我关掉屏幕。曾经将我推入深渊的两个人,一个身陷囹圄,一个精神崩溃。
“满意了?”裴烟问。
我走到巨大的落地窗前,这里能俯瞰大半个城市,包括曾经苏家的豪宅区。如今那里已换了主人。
“说真的,”我转身,目光锐利,“你布局了多久?”
裴烟笑了,走到嵌入墙壁的保险柜前,指纹解锁,取出一份标记着“绝密”的厚重文件夹。
那是七年前的一份详尽的商业狙击计划书,目标直指苏氏集团。
“从她第一次在公开场合让你难堪开始,”裴烟的眼神锐利。
“我就决定,要把她从你世界里彻底抹去,连同她给你带来的一切伤害。”
首席助理敲门进来:“顾总,楼下有人闹事。”
监控画面切到主入口喷泉广场,苏晚棠的父亲举着写满污言秽语的牌子,被保安拦在警戒线外,状若疯癫地嘶吼着。
“需要通知警方吗?”
我摇头:“让他喊。”指了指大楼侧后方的专用通道,“把苏晚棠留在老宅的东西,从那里清理出去。”
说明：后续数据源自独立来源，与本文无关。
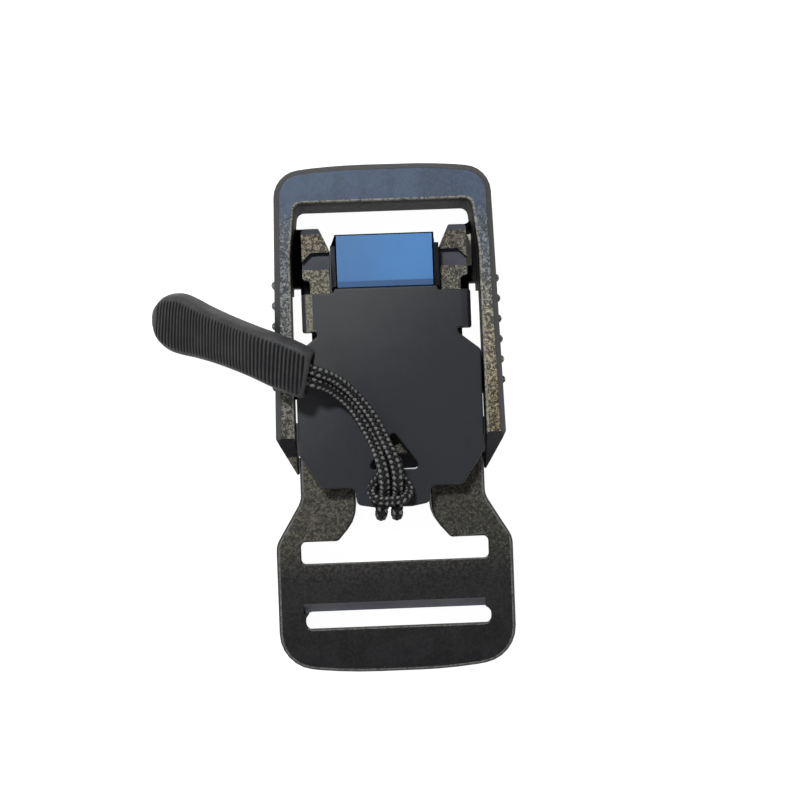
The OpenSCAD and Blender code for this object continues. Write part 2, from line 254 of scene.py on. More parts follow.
class Finish(Protocol):
    """The look of one zone of a piece."""

    def make(self) -> Material:
        """Makes the material."""


@dataclass(frozen=True)
class GrainedNylon:
    """Moulded nylon with a grain of raised, rubbed threads, and painted light and shade that change
    along the buckle.

    Each stop gives a place in mm, the ground's colour and the threads' colour, which also carry
    painted light and shade. The threads fade from rough_mm to calm_mm. A tint towards +X is painted
    light or shade from one side.
    """

    name: str
    stops: Sequence[tuple[float, Colour, Colour]]
    rough_mm: float
    calm_mm: float
    calm: float = 0.25
    # painted light or shade from one side: a tint towards +X, below a place along Y
    side_light_tint: Colour = (1.3, 1.16, 0.86)
    side_light_mm: Pair = (12, 23)
    grain_mm: float = 0.34
    line: Pair = (0.35, 0.85)
    depth_mm: float = 0.05
    roughness: Pair = (0.42, 0.6)
    gloss: float = 0.35

    def make(self) -> Material:
        """Makes the material.

        Returns:
            The material.
        """
        look = Shader(self.name)
        cloud = look.noise(self.grain_mm, detail=1.5, roughness=0.6, warp=0.8)
        off = look.sums("ABSOLUTE", look.sums("SUBTRACT", cloud, 0.5))
        ridge = look.sums("SUBTRACT", look.sums("MULTIPLY", off, -6), -1)
        broken = look.ramp(look.noise(self.grain_mm * 1.7, detail=2), 0.36, 0.56)
        amount = look.ramp(look.where("Y"), self.rough_mm, self.calm_mm, (1, self.calm))
        threads = look.sums("MULTIPLY", look.ramp(ridge, *self.line), broken)
        share = look.sums("MULTIPLY", threads, amount)
        aside = look.ramp(look.where("X"), -14, 14)
        below = look.ramp(look.where("Y"), *self.side_light_mm, (1, 0))
        # where the side's painted light or shade falls
        side_light = look.sums("MULTIPLY", aside, look.sums("MULTIPLY", below, amount))
        patches = look.ramp(look.noise(3.4, detail=3), 0.35, 0.65)
        ground = look.along("Y", [(y, dark) for y, dark, _ in self.stops])
        light = look.along("Y", [(y, thread) for y, _, thread in self.stops])
        flecks = look.blend(side_light, light, look.tint(light, self.side_light_tint))
        even = look.blend(side_light, ground, look.tint(ground, self.side_light_tint))
        uneven = look.blend(look.ramp(patches, 0, 1, (0, 0.3)), even, (0.03, 0.03, 0.032))
        colour = look.blend(share, uneven, flecks)
        fine = look.noise(0.1, detail=1)
        rough = look.ramp(fine, 0.3, 0.7, self.roughness)
        height = look.sums("ADD", share, look.sums("MULTIPLY", fine, 0.25))
        return look.finish(colour, rough, height, self.depth_mm, self.gloss)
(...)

屏幕上,工人正将打包好的纸箱倾倒入封闭式垃圾清运车。
里面混杂着苏晚棠曾经珍爱的限量手袋、高跟鞋、珠宝首饰,以及一些私人相册和纪念品,如同真正的垃圾般被处理掉。
垃圾车驶离时,裴烟的手机推送了一条本地新闻快讯。
画面里是精神病院的隔离病房,苏晚棠蜷缩在墙角,对着空气伸出双手。
喃喃自语:“沉舟…雨衣给你…别淋湿…”
画外音是医生的标注:【患者今日再次出现自残行为,咬伤手腕。】
裴烟关掉推送,递给我一杯庆祝用的香槟:“下周婚礼,要给她寄请柬吗?”
我晃了晃杯中金色的液体:“寄,用特快专递,送到她的主治医生手里。”
夕阳将天空染成金红,整座城市华灯初上。
“沉舟大厦”顶部的巨型led屏开始滚动播放我们的婚纱照。
照片里,我穿着笔挺的礼服,裴烟一袭白纱,笑容明媚,眼中是毫不掩饰的爱意与占有。
裴烟从背后拥住我,下巴抵在我肩窝:“回家?”
我放松地靠在她怀里点头。电梯平稳下行时,她忽然低声说:“其实当年那份邀请函…”
“嗯?”
“我写了三份。”她耳根微红,难得露出些许赧然。
“一份被苏晚棠截下毁了,一份被你班主任当成恶作剧没收了。”
“第三份呢?”
她变魔术般从贴身的口袋里取出一张保存完好的、印着淡雅暗纹的卡片。
展开,上面是她力透纸背的字迹:
【顾沉舟:
以星辰为证,以时间为约。
待你君临天下之日,可否许我并肩之位?
——裴烟】
字迹带着少年人的锋芒,却又无比郑重。我心头滚烫,眼眶发热:“藏了这么多年?”